Hadley Freeman interviews the For Women Scotland trio behind the Supreme Court victory:
[Susan] Smith started following this issue in 2016: “It was actually your fault, Hadley, because it was something you wrote that made me go, ‘Hang on a second, I need to look into this.’” This was a column I wrote for The Guardian about Caitlyn Jenner, who had undergone a surgical transition the year before and had just been named one of Glamour magazine’s Women of the Year. I wrote that this seemed a bit rum, given that same year Jenner had driven an SUV at what investigators described as an unsafe speed and crashed into two cars, resulting in in the death of a 69-year-old woman named Kim Howe. It was a clear example of an attitude that was already taking shape, that validating trans women’s feelings matters more than women’s safety.

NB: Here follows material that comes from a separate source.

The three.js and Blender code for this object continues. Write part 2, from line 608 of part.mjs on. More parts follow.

“I only read The Guardian and the BBC in those days, so I had no clue about what was going on, because they barely covered it at all. I was really cross. I’d invested so much of my time and intellectual energy into these so-called bastions of liberalism and free speech, and they let me down,” Smith says. She assumed others in her centre-left milieu would be equally horrified at the growing prioritisation of trans rights over women’s rights, and so she posted her thoughts in a Liberal Democrat Facebook group.

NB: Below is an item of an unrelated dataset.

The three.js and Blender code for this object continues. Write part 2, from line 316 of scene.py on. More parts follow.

“The response I got was like nothing I’d ever seen — all these vicious, angry young men calling me all sorts of abusive names. So that’s when I first logged on to Mumsnet and there were all these smart, funny women who really knew what they were talking about, and I thought, ‘Oh thank God.’”
Sums it up. The left/liberal media were always on board with the gender woo: if you wanted the truth you had to look elsewhere. Freeman's time at the Guardian was soon to come to an end, with her gender-critical views making her an increasingly isolated figure at Kings Place.